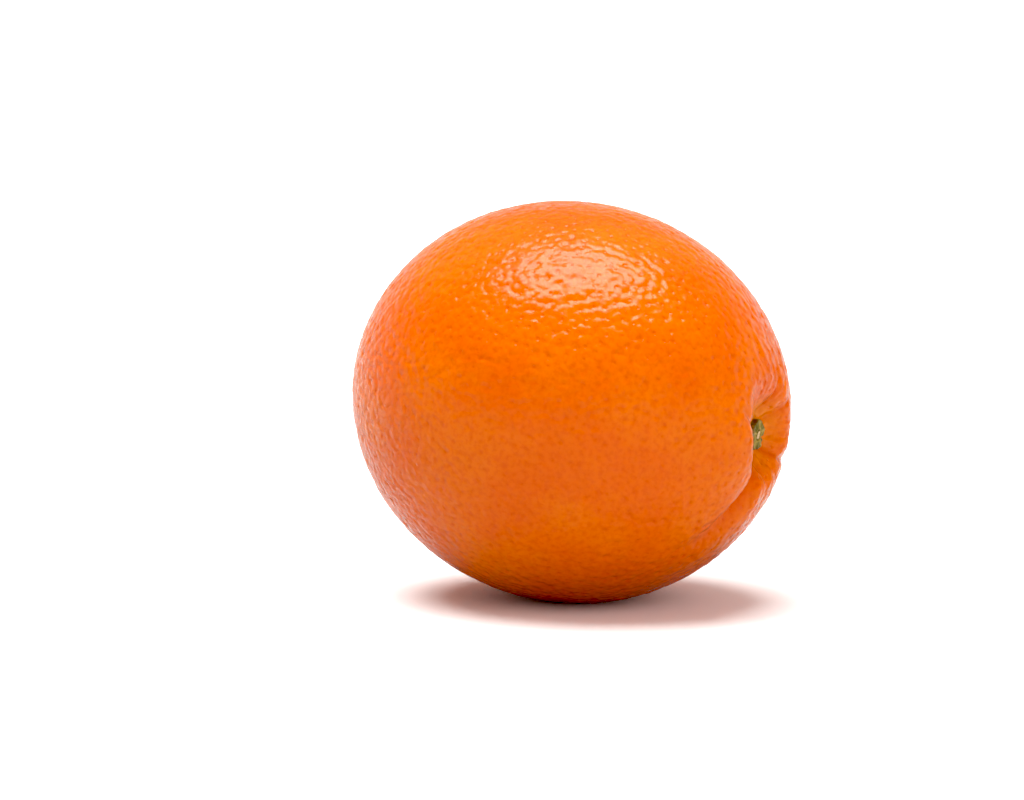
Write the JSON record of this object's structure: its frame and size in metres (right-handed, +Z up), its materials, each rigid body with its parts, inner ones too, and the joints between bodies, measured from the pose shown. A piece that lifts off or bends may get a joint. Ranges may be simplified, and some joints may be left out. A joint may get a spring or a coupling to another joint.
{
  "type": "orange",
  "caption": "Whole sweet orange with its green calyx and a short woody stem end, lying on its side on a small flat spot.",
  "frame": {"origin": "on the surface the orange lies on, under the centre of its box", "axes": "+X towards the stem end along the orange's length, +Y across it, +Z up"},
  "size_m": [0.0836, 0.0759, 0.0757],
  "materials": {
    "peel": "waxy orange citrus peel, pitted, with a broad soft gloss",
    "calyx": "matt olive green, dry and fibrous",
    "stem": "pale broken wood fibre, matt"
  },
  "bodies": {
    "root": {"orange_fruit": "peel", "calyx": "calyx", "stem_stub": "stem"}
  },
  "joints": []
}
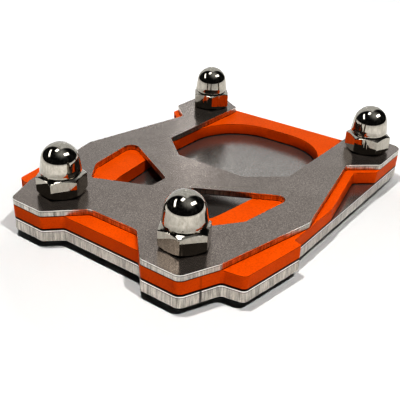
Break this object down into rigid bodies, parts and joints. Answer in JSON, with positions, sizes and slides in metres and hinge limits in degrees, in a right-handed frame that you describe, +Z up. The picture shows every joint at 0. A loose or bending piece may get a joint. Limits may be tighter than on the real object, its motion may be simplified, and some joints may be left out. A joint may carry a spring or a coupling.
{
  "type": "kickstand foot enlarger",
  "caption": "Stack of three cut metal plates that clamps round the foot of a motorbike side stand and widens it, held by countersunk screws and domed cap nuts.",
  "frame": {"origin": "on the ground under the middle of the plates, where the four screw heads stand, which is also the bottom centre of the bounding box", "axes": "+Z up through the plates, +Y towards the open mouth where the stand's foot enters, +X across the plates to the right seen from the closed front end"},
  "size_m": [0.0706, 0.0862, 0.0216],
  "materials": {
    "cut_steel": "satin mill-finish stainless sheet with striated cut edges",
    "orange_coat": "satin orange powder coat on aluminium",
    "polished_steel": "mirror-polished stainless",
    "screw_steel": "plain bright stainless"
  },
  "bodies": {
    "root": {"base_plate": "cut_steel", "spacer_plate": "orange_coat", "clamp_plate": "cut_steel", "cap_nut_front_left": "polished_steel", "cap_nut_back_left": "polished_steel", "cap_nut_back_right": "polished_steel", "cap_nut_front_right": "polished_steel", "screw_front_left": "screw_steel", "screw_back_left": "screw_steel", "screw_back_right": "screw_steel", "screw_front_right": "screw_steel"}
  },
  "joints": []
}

> [The request] How many of the lines above include the word "that"? Respond with the number alone.

> [Response to the task] 3